Begin

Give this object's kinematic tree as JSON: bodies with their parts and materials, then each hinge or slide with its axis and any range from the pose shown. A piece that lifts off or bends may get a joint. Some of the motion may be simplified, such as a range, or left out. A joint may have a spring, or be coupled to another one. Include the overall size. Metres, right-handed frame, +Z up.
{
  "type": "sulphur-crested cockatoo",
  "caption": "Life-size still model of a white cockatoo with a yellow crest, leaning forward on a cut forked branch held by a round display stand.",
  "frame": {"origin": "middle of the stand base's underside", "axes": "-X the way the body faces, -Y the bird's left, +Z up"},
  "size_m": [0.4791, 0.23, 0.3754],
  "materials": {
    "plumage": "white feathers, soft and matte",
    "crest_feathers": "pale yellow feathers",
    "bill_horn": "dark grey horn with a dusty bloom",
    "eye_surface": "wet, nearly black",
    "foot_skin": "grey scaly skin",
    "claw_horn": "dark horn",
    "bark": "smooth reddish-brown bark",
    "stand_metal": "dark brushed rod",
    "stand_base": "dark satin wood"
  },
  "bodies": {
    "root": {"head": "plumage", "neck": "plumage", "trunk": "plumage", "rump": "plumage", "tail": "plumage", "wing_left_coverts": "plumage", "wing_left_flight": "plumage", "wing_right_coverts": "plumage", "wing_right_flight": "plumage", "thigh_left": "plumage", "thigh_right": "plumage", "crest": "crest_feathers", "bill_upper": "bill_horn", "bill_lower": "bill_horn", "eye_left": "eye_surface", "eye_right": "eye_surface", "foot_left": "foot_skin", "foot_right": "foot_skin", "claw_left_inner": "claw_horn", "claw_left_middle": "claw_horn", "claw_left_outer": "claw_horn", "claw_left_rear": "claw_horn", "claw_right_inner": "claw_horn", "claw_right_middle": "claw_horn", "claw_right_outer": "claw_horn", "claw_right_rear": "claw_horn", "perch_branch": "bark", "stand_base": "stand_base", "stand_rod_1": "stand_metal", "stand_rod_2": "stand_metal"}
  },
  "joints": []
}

End
Begin

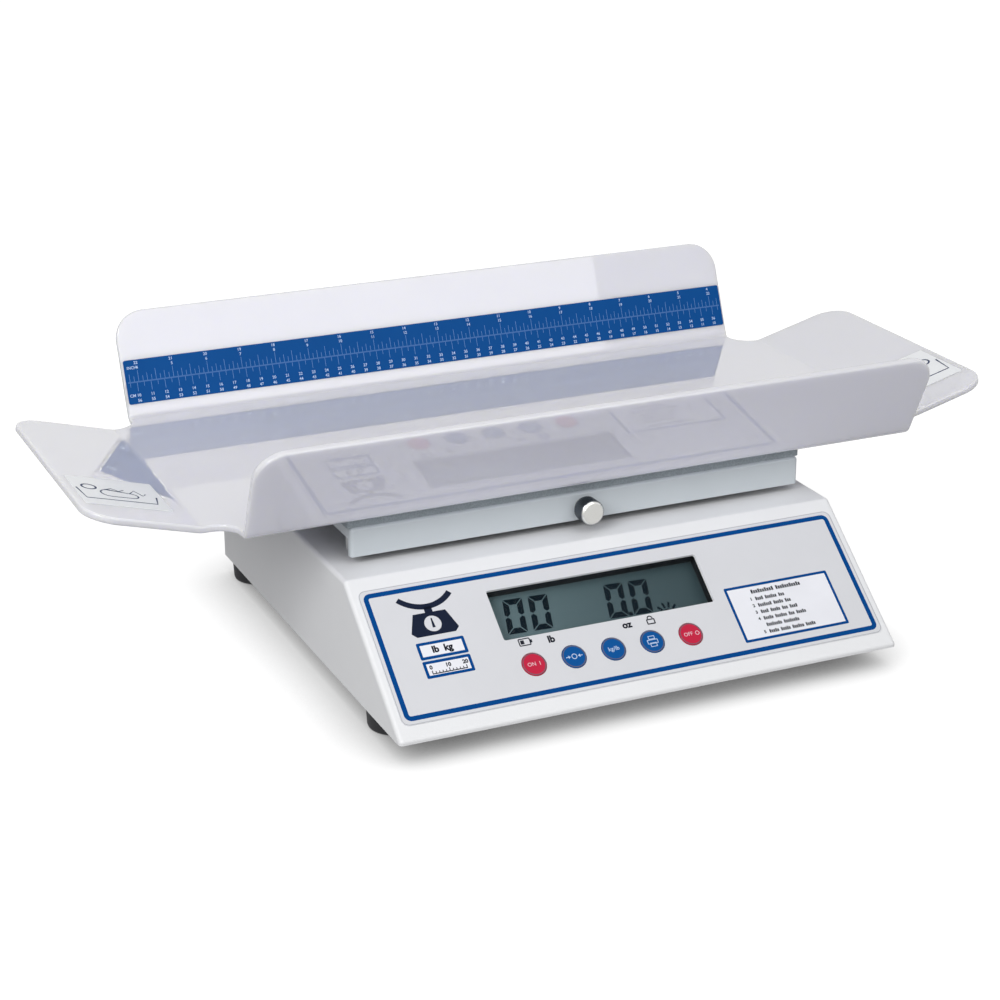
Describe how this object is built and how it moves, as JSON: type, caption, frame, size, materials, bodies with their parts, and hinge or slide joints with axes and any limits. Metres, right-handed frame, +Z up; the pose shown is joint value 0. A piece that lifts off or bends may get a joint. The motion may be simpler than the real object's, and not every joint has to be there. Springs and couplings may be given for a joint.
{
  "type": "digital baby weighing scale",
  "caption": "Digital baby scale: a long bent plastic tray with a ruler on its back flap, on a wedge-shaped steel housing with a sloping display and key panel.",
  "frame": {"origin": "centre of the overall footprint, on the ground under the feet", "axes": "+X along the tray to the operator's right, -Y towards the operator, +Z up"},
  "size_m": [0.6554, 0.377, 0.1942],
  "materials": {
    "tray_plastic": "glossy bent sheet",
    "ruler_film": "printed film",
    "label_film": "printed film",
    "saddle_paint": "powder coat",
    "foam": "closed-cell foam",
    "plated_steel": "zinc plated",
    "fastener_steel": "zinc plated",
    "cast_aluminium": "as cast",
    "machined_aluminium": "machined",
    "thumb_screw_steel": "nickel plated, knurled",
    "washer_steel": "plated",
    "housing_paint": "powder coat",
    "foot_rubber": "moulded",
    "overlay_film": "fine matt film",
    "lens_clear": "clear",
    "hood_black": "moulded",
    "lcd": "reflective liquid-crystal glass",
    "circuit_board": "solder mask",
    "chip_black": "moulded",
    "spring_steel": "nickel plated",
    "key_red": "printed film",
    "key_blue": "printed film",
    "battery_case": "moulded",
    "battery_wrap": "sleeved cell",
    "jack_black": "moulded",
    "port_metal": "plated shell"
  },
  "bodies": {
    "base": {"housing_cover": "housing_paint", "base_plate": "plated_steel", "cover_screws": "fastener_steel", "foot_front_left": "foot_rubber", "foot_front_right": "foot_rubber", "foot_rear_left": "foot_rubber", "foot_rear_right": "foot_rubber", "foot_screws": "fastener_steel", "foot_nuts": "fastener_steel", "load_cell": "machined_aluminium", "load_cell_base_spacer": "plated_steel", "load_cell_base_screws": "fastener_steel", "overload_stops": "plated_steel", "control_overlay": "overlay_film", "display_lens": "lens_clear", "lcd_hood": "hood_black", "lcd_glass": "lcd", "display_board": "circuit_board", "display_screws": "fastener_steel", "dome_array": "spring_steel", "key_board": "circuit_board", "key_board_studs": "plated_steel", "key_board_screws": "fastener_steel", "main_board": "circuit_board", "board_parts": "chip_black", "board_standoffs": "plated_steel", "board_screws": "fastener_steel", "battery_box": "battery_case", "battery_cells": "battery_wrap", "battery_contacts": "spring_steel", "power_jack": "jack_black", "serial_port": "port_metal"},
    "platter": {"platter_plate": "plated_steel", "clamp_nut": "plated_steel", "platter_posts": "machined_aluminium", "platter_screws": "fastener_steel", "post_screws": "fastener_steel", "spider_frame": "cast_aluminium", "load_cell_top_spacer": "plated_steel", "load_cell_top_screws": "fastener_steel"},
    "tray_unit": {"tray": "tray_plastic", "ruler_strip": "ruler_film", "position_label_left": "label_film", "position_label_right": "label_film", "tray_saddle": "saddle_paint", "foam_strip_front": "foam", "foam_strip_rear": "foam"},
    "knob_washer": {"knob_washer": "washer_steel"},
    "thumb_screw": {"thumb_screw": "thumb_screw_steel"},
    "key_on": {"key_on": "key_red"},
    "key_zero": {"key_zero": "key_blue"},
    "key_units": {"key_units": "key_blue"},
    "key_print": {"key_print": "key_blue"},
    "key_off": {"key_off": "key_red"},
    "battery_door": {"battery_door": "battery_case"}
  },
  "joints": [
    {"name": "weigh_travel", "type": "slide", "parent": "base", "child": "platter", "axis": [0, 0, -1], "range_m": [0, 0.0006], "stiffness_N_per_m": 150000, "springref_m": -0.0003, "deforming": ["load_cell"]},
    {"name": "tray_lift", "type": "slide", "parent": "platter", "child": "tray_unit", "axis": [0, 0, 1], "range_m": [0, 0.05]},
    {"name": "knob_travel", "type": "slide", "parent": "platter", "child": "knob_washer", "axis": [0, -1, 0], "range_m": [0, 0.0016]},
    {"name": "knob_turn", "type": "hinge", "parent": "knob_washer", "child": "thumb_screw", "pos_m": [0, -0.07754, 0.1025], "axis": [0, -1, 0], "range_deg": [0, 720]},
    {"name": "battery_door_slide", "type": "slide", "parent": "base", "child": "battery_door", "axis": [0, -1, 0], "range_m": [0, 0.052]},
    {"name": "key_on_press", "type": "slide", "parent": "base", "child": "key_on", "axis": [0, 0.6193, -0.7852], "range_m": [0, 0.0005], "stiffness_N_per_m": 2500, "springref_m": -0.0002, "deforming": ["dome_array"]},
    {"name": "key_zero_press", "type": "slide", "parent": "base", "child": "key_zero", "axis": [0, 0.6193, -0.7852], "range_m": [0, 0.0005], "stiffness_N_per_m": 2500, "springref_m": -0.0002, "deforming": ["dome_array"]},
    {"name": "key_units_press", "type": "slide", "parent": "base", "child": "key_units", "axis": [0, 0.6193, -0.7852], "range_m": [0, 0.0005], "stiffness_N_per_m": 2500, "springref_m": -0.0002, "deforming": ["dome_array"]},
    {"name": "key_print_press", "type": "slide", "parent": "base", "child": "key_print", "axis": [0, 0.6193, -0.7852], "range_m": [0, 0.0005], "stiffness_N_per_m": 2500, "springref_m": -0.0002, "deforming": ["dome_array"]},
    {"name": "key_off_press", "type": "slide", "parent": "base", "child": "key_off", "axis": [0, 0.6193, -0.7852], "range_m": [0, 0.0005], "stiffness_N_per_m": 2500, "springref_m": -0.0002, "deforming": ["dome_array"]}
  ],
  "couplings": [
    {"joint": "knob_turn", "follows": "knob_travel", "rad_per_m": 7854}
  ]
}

End
Begin

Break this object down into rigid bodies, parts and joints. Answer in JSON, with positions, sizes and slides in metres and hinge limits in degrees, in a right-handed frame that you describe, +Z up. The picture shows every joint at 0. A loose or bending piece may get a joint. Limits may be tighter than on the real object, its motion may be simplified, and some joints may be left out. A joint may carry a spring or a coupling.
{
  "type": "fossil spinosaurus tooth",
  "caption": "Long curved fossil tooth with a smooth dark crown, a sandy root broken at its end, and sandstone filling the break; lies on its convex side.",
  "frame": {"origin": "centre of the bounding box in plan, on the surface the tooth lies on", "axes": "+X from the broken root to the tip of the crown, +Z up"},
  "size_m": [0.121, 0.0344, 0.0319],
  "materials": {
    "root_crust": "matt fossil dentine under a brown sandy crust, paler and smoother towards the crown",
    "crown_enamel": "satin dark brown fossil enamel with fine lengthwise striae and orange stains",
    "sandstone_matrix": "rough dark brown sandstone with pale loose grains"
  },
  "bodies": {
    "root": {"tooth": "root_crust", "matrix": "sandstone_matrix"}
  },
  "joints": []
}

End

Exercise brief »
Collect each line above holding the string "axes".

Correct answer »
  "frame": {"origin": "middle of the stand base's underside", "axes": "-X the way the body faces, -Y the bird's left, +Z up"},
Describe how this object is built and how it moves, as JSON: type, caption, frame, size, materials, bodies with their parts, and hinge or slide joints with axes and any limits. Metres, right-handed frame, +Z up; the pose shown is joint value 0. A piece that lifts off or bends may get a joint. The motion may be simpler than the real object's, and not every joint has to be there. Springs and couplings may be given for a joint.
  "frame": {"origin": "centre of the overall footprint, on the ground under the feet", "axes": "+X along the tray to the operator's right, -Y towards the operator, +Z up"},
  "frame": {"origin": "centre of the bounding box in plan, on the surface the tooth lies on", "axes": "+X from the broken root to the tip of the crown, +Z up"},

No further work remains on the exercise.